_EXERCISE DIRECTIONS_
Find the line containing "label_points = []". Return it and every line after it, unchanged, up to and including the last line.

** begin **

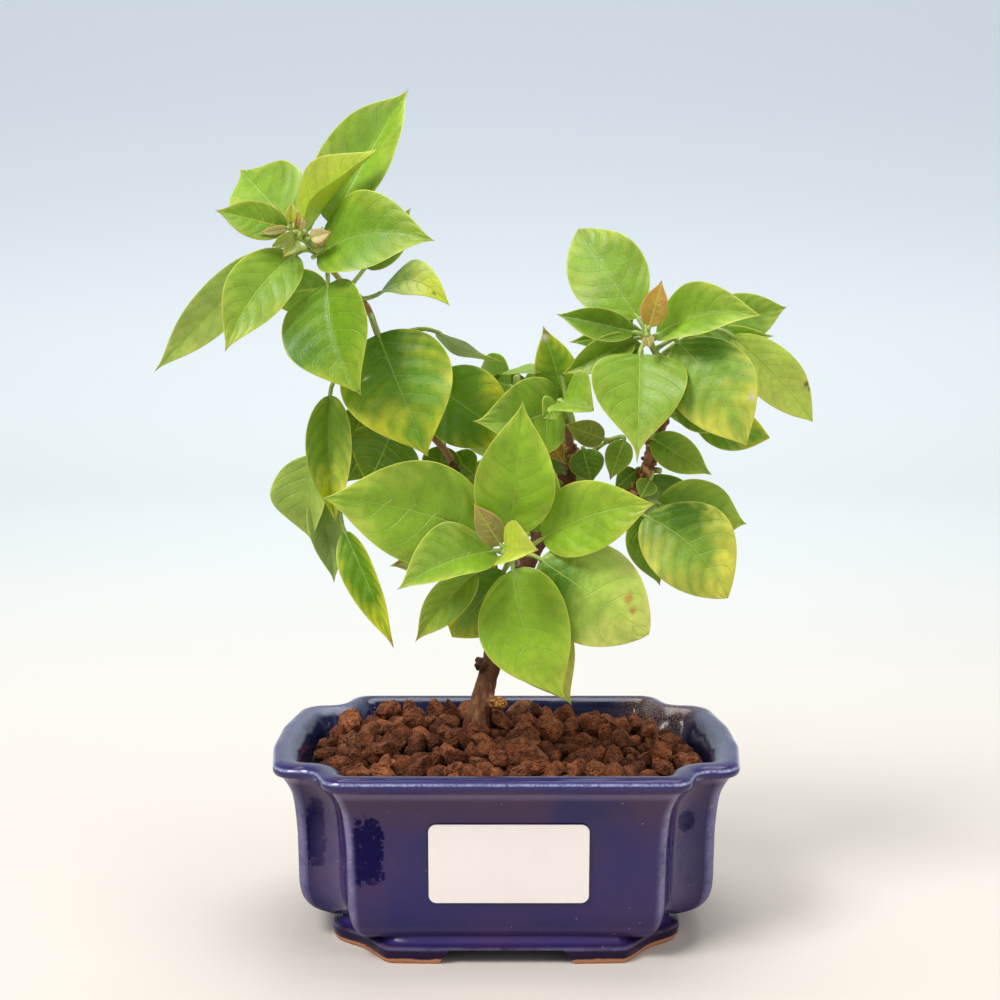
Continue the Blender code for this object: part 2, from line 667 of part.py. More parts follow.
LEFT_STEMS = [
    [(-49, 39, 7.0, 1.05), (-56, 51, 7.0, 1.0), (-85, 85, 6.0, 0.95), (-102, 120, 5.0, 0.95),
     (-122, 165, 4.0, 0.9), (-134, 195, 3.0, 0.85), (-155, 215, 2.0, 0.8), (-175, 238, 1.0, 0.7),
     (-186, 253, 0.0, 0.7)],
    [(-88, 90, 6.0, 0.8), (-124, 64, 5.5, 0.75), (-150, 48, 6.0, 0.7), (-162, 10, 8.0, 0.6),
     (-157, -28, 8.0, 0.5)],
]
LEFT_LEAVES = [
    (-169, 275, 0, -91, 412, 15, 23.5, -25, 35, 0.04, 0.0, 0.0),
    (-212, 279, 3, -261, 332, 26, 23, 0, 8, 0.05, 0.0, -0.7),
    (-193, 270, 1, -121, 353, -7, 20, -60, 50, 0.03, 0.0, 0.0),
    (-183, 245, -6, -65, 259, -20, 22, -25, 15, 0.05, -0.1, 0.1),
    (-204, 246, -6, -275, 148, -19, 16.5, 10, 14, 0.05, 0.07, 0.2),
    (-232, 247, 3, -346, 128, 18, 12.5, 0, 12, 0.04, 0.0, 0.0),
    (-172, 213, 8, -238, 204, 18, 12, 0, 10, 0.03, 0.0, 0.0),
    (-135, 232, 5, -89, 292, 16, 11, 0, 12, 0.03, 0.0, 0.0),
    (-120, 207, -1, -50, 194, -6, 15, -52, 10, 0.3, 0.0, 0.4),
    (-172, 216, -7, -138, 104, -19, 26.5, 19, 26, 0.04, 0.07, 0.1),
    (-122, 166, -3, -72, 42, -13, 29.5, 0, 8, 0.06, 0.0, 0.1),
    (-63, 168, 3, 4, 137, 9, 14, 76, 6, 0.04, 0.0, 0.0),
    (-70, 118, 3, 20, 55, 2, 22, 0, 10, 0.05, 0.0, 0.0),
    (-134, 90, 9, -150, 60, 10, 10, 0, 10, 0.02, 0.0, 0.0),
    (-170, 105, 3, -164, -24, 1, 18, 0, 48, 0.05, 0.03, 0.0),
    (-185, 45, 10, -189, -40, 14, 22, 37, 37, 0.04, 0.0, 0.3),
    (-185, 1, 14, -166, -83, 12, 12, 0, 38, 0.03, -0.05, 0.0),
    (-155, -32, 6, -106, -149, -6, 12.5, 20, 40, 0.03, -0.02, 0.0),
    (-128, 60, 11, -155, 17, 13, 12, 0, 10, 0.03, 0.0, 0.0),
    (-108, 68, 3, -134, 13, -2, 20, -10, 14, 0.05, 0.0, 0.0),
    (-56, 54, 10, -62, 15, 11, 11, 0, 15, 0.03, 0.0, 0.0),
    (-48, 45, 12, -24, 24, 15, 9.5, 0, 15, 0.03, 0.0, 0.0),
    (-105, 120, 10, -95, 92, 38, 20, 0, 10, 0.12, 0.0, 0.0),
    (-90, 90, 12, -70, 70, 36, 18, 20, 10, 0.1, 0.0, 0.0),
    (-160, 210, 8, -170, 170, 30, 16, 0, 10, 0.1, 0.0, 0.0),
]
LEFT_TIP_STEM = [[(-188, 254, -1.2, 0.65), (-192, 257, -5.0, 0.6), (-198, 264, -9.0, 0.45)]]
LEFT_TIP_LEAVES = [
    (-212, 272, -10, -285, 290, -9, 10, 0, 20, 0.05, 0.0, 0.0),
    (-203, 262, -11, -217, 242, -13, 4.5, 0, 30, 0.05, 0.0, 0.0),
    (-190, 262, -11, -168, 268, -13, 4.0, 0, 20, 0.05, 0.0, 0.0),
]

FRONT_STEMS = [[(16, -63, -5.4, 1.15), (13, -57, -13, 1.0), (9, -53, -19.5, 0.85)]]
FRONT_LEAVES = [
    (-12, -37, -19, -179, 2, -26, 26.5, 0, 8, 0.05, 0.05, 0.1),
    (10, -34, -18, 23, 100, -25, 21, 0, 15, 0.04, 0.0, 0.0),
    (-6, -51, -21, -103, -90, -34, 19, 30, 30, 0.04, 0.05, 0.0),
    (42, -39, -17, 156, -4, -26, 18.5, 0, 10, 0.05, -0.07, 0.2),
    (40, -59, -18, 149, -134, -24, 26.5, 0, -12, 0.07, 0.0, 0.9),
    (13, -69, -20, 65, -200, -28, 23.4, 0, 8, 0.05, 0.08, 0.1),
    (5, -90, -15, 72, -206, -15, 20, 0, 8, 0.03, 0.0, 0.0),
    (-24, -72, -19, -85, -142, -18, 12, 0, 35, 0.05, 0.03, 0.0),
    (4, -71, -16, -48, -137, -14, 18, 0, 12, 0.04, 0.0, 0.7),
    (28, -32, -13, 48, 48, -9, 13, 0, 10, 0.03, 0.0, 0.0),
    (-30, -50, -13, -111, -66, -11, 10, 0, 15, 0.03, 0.0, 0.0),
]
FRONT_TIP_STEM = [[(8.6, -52.6, -20.2, 0.8), (7, -51, -22.5, 0.7), (4, -50, -24.5, 0.5)]]
FRONT_TIP_LEAVES = [
    (1, -45, -24, -27, -3, -25, 7.2, 0, 15, 0.05, 0.0, 0.0),
    (5, -53, -27, 39, -50, -36, 16, -30, 36, 0.06, 0.0, -0.2),
]

MIDDLE_STEMS = [
    [(71, 38.5, 14.0, 1.4), (70, 53, 13.0, 1.2), (67, 75, 11.0, 1.0), (62, 95, 8.0, 0.8)],
    [(70, 47, 13.2, 0.85), (90, 48, 11.5, 0.7), (103, 56, 9.0, 0.6)],
]
MIDDLE_LEAVES = [
    (60, 97, 8, -28, 79, -10, 21, 8, 12, 0.04, -0.09, -0.2),
    (65, 99, 11, 43, 175, 8, 12, 0, 15, 0.04, 0.0, 0.0),
    (48, 130, 10, -2, 125, 12, 7, 70, 10, 0.03, 0.0, 0.0),
    (83, 51, 10, 92, 16, 9, 10, 0, 15, 0.03, 0.0, 0.0),
    (45, 66, 8, 65, 36, 6, 6, 0, 15, 0.05, 0.0, 0.0),
    (63, 72, 12, 40, 68, 11, 5, 0, 15, 0.05, 0.0, 0.0),
]
MIDDLE_TIP_STEM = [[(61.2, 97.5, 7.0, 0.7), (61, 99, 4.0, 0.6), (61, 99, 1.0, 0.45)]]
MIDDLE_TIP_LEAVES = [
    (62, 98, -2, 94, 89, -10, 19, -34, 36, 0.05, 0.0, 0.3),
    (58, 96, -1, 42, 80, -4, 8.5, 0, 20, 0.05, 0.0, -0.5),
]
TWIG_TIP_STEM = [[(104.5, 56.8, 8.4, 0.6), (107, 58.5, 7.0, 0.55), (110, 60, 6.0, 0.4)]]
TWIG_TIP_LEAVES = [
    (104, 61, 5, 64, 76, 3, 7.5, 0, 15, 0.05, 0.0, 0.0),
    (124, 60, 5, 110, 20, 2, 7.5, 0, 10, 0.05, 0.0, 0.0),
]

RIGHT_STEMS = [
    [(133, 2.5, 8.2, 1.5), (137, 7, 7.5, 1.5), (142, 20, 7.0, 1.5), (148, 35, 6.0, 1.5),
     (154, 53, 5.0, 1.4), (163, 77, 4.0, 1.2), (170, 98, 3.0, 1.1), (168, 125, 2.0, 1.0),
     (153, 152, 1.0, 0.9), (148, 166, 0.0, 0.75)],
    [(146, 30, 6.3, 0.9), (155, 30, 5.6, 0.85), (161, 29, 5.0, 0.8)],
]
RIGHT_LEAVES = [
    (138, 182, 0, 78, 271, 14, 21, 0, 10, 0.05, 0.0, 0.8),
    (135, 168, -1, 56, 186, 4, 11, 0, 40, 0.04, 0.0, 0.0),
    (132, 175, 5, 78, 210, 6, 8, 0, 15, 0.03, 0.0, 0.0),
    (156, 165, -2, 262, 184, -14, 17.6, -30, 30, 0.05, -0.09, 0.2),
    (195, 170, 3, 287, 193, 16, 14, 0, 8, 0.04, 0.0, 0.2),
    (200, 164, 6, 274, 164, 8, 6, 0, 8, 0.03, 0.0, 0.0),
    (178, 158, -5, 247, 53, -17, 22.5, 0, -10, 0.07, -0.05, 0.4),
    (232, 164, 1, 313, 78, 11, 14, 0, 10, 0.05, -0.03, 0.5),
    (140, 146, -4, 137, 35, -16, 25, 0, 12, 0.05, 0.0, -1.0),
    (152, 62, -2, 212, 25, -5, 10, 0, 10, 0.04, 0.0, 0.0),
    (176, 106, 0, 233, 68, 0, 12, 0, 10, 0.03, 0.0, 0.0),
    (195, 80, 3, 270, 62, 3, 12, 0, 10, 0.03, 0.0, 0.6),
    (142, 155, 1, 112, 138, 1, 7, 0, 15, 0.03, 0.0, 0.0),
    (135, 161, 1, 61, 125, 1, 11.5, 0, 40, 0.03, 0.0, 0.0),
    (132, 165, 9, 69, 158, 10, 6, 0, 15, 0.03, 0.0, 0.0),
    (145, -16, 2, 228, -98, -5, 24, 0, 8, 0.07, -0.1, 0.8),
    (157, -3, 4, 247, -24, 18, 18, 0, 8, 0.05, 0.0, 0.0),
    (140, -15, 6, 160, -86, 7, 12, 0, 10, 0.03, 0.0, 0.0),
    (136, 30, 9, 114, 10, 7, 6, 0, 10, 0.03, 0.0, 0.0),
    (150, 20, 4, 140, 2, 2, 6, 0, 10, 0.03, 0.0, 0.0),
    (168, 85, 8, 190, 100, 36, 18, 0, 10, 0.12, 0.0, 0.0),
    (160, 130, 7, 142, 100, 34, 18, 0, 10, 0.12, 0.0, 0.0),
    (150, 25, 10, 170, -10, 34, 18, 10, 10, 0.1, 0.0, 0.0),
]
RIGHT_TIP_STEM = [[(148, 169, -1.0, 0.65), (148, 172, -4.0, 0.6), (148, 173, -7.0, 0.45)]]
RIGHT_TIP_LEAVES = [
    (149, 173, -8, 162, 220, -8, 7, 0, 12, 0.05, 0.0, 0.0),
    (147, 164, -8, 150, 152, -10, 3.5, 0, 15, 0.05, 0.0, 0.0),
]

BACK_STEMS = [[(25.5, 43, 25.2, 1.15), (22, 84, 27.5, 1.0), (16, 124, 28.6, 0.85)]]
BACK_LEAVES = [
    (18, 42, 27, -24, -18, 52, 20, 0, 10, 0.1, 0.0, 0.0),
    (30, 50, 28, 85, 0, 48, 20, 0, 10, 0.1, 0.0, 0.0),
    (30, 34, 26, 35, -40, 46, 22, 0, 10, 0.08, 0.0, 0.0),
    (15, 84, 29, -48, 66, 45, 18, 0, 10, 0.08, 0.0, 0.0),
    (27, 82, 29, 76, 60, 46, 17, 0, 10, 0.08, 0.0, 0.0),
    (11, 114, 30, -24, 124, 48, 16, 0, 10, 0.08, 0.0, 0.0),
    (22, 116, 30, 54, 112, 49, 15, 0, 10, 0.08, 0.0, 0.0),
    (16.5, 128, 31, 10, 98, 56, 17, 6, 10, 0.1, 0.0, 0.0),
]

leafy_stem("leafy_stem_left", LEFT_STEMS, LEFT_LEAVES, GREEN)
leafy_stem("young_shoot_left", LEFT_TIP_STEM, LEFT_TIP_LEAVES, YOUNG)
leafy_stem("leafy_stem_front", FRONT_STEMS, FRONT_LEAVES, GREEN)
leafy_stem("young_shoot_front", FRONT_TIP_STEM, FRONT_TIP_LEAVES, YOUNG)
leafy_stem("leafy_stem_middle", MIDDLE_STEMS, MIDDLE_LEAVES, GREEN)
leafy_stem("young_shoot_middle", MIDDLE_TIP_STEM, MIDDLE_TIP_LEAVES, YOUNG)
leafy_stem("young_shoot_twig", TWIG_TIP_STEM, TWIG_TIP_LEAVES, YOUNG)
leafy_stem("leafy_stem_right", RIGHT_STEMS, RIGHT_LEAVES, GREEN)
leafy_stem("young_shoot_right", RIGHT_TIP_STEM, RIGHT_TIP_LEAVES, YOUNG)
leafy_stem("leafy_stem_back", BACK_STEMS, BACK_LEAVES, GREEN)

# Label: a plain white sticker with rounded corners on the front panel
LABEL_CENTRE = (0.8, 26.6)
label_x, label_z = LABEL_CENTRE
wide, tall, thick = LABEL_SIZE
corner_turns = [math.radians(90 * quarter + 22.5 * k) for quarter in range(4) for k in range(5)]
label_outline = []
for k, a in enumerate(corner_turns):
    quarter = k // 5
    ox = (wide / 2 - LABEL_CORNER) * (1 if quarter in (0, 3) else -1)
    oz = (tall / 2 - LABEL_CORNER) * (1 if quarter in (0, 1) else -1)
    label_outline.append((ox + LABEL_CORNER * math.cos(a), oz + LABEL_CORNER * math.sin(a)))


def panel_depth(z):
    """Depth y of the front panel's face at height z."""
    heights_up = [row[1] for row in OUTER_WALL[3:6]]
    insets_up = [row[0] for row in OUTER_WALL[3:6]]
    return cy - RIM_HALF_DEPTH + float(np.interp(z, heights_up, insets_up))


label_points = []
for back in (0.35 + thick, 0.35):
    for ox, oz in label_outline:
        z = label_z + oz
        lean = panel_depth(18.0) + (panel_depth(37.0) - panel_depth(18.0)) * (z - 18.0) / 19.0
        label_points.append((label_x + ox, lean - back, z))
ring_count = len(label_outline)
label_faces = [tuple(range(ring_count)), tuple(reversed(range(ring_count, 2 * ring_count)))]
for k in range(ring_count):
    m = (k + 1) % ring_count
    label_faces.append((k, ring_count + k, ring_count + m, m))
mesh_object("label", label_points, label_faces, PAPER)
clean(bpy.data.objects["label"])
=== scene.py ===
import math

import bmesh
import bpy
import numpy as np
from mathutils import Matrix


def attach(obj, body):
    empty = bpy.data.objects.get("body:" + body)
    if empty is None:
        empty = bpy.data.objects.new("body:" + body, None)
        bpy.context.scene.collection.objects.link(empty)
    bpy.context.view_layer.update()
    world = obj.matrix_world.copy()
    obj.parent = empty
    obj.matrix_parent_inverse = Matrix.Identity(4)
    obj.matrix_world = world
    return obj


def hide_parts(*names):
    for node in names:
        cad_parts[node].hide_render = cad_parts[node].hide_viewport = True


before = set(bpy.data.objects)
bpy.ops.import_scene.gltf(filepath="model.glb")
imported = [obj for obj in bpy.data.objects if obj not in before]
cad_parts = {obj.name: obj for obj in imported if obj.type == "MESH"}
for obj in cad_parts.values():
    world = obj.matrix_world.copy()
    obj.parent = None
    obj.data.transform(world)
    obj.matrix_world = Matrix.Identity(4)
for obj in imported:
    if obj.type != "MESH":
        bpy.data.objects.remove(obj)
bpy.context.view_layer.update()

# The pot: slip-cast stoneware, an oblong with stepped corners, bowed end lobes, a rolled lip and
# four low feet. It was dipped in a glossy cobalt glaze that thins to pale blue on sharp edges,
# and wiped bare under the feet. Layout lengths are millimetres on the table.
BASE_CENTRE = np.array([-6.5, 8.0, 0.0])
POT_CENTRE = np.array([0.2, 2.2])
FLOOR_TOP = 10.0
FOOT_HEIGHT = 3.8
LOBE_START = 36.0
ARC_STEPS = 8
PANEL_FRONT = 42.5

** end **

_EXERCISE RESPONSE_
label_points = []
for back in (0.35 + thick, 0.35):
    for ox, oz in label_outline:
        z = label_z + oz
        lean = panel_depth(18.0) + (panel_depth(37.0) - panel_depth(18.0)) * (z - 18.0) / 19.0
        label_points.append((label_x + ox, lean - back, z))
ring_count = len(label_outline)
label_faces = [tuple(range(ring_count)), tuple(reversed(range(ring_count, 2 * ring_count)))]
for k in range(ring_count):
    m = (k + 1) % ring_count
    label_faces.append((k, ring_count + k, ring_count + m, m))
mesh_object("label", label_points, label_faces, PAPER)
clean(bpy.data.objects["label"])
=== scene.py ===
import math

import bmesh
import bpy
import numpy as np
from mathutils import Matrix


def attach(obj, body):
    empty = bpy.data.objects.get("body:" + body)
    if empty is None:
        empty = bpy.data.objects.new("body:" + body, None)
        bpy.context.scene.collection.objects.link(empty)
    bpy.context.view_layer.update()
    world = obj.matrix_world.copy()
    obj.parent = empty
    obj.matrix_parent_inverse = Matrix.Identity(4)
    obj.matrix_world = world
    return obj


def hide_parts(*names):
    for node in names:
        cad_parts[node].hide_render = cad_parts[node].hide_viewport = True


before = set(bpy.data.objects)
bpy.ops.import_scene.gltf(filepath="model.glb")
imported = [obj for obj in bpy.data.objects if obj not in before]
cad_parts = {obj.name: obj for obj in imported if obj.type == "MESH"}
for obj in cad_parts.values():
    world = obj.matrix_world.copy()
    obj.parent = None
    obj.data.transform(world)
    obj.matrix_world = Matrix.Identity(4)
for obj in imported:
    if obj.type != "MESH":
        bpy.data.objects.remove(obj)
bpy.context.view_layer.update()

# The pot: slip-cast stoneware, an oblong with stepped corners, bowed end lobes, a rolled lip and
# four low feet. It was dipped in a glossy cobalt glaze that thins to pale blue on sharp edges,
# and wiped bare under the feet. Layout lengths are millimetres on the table.
BASE_CENTRE = np.array([-6.5, 8.0, 0.0])
POT_CENTRE = np.array([0.2, 2.2])
FLOOR_TOP = 10.0
FOOT_HEIGHT = 3.8
LOBE_START = 36.0
ARC_STEPS = 8
PANEL_FRONT = 42.5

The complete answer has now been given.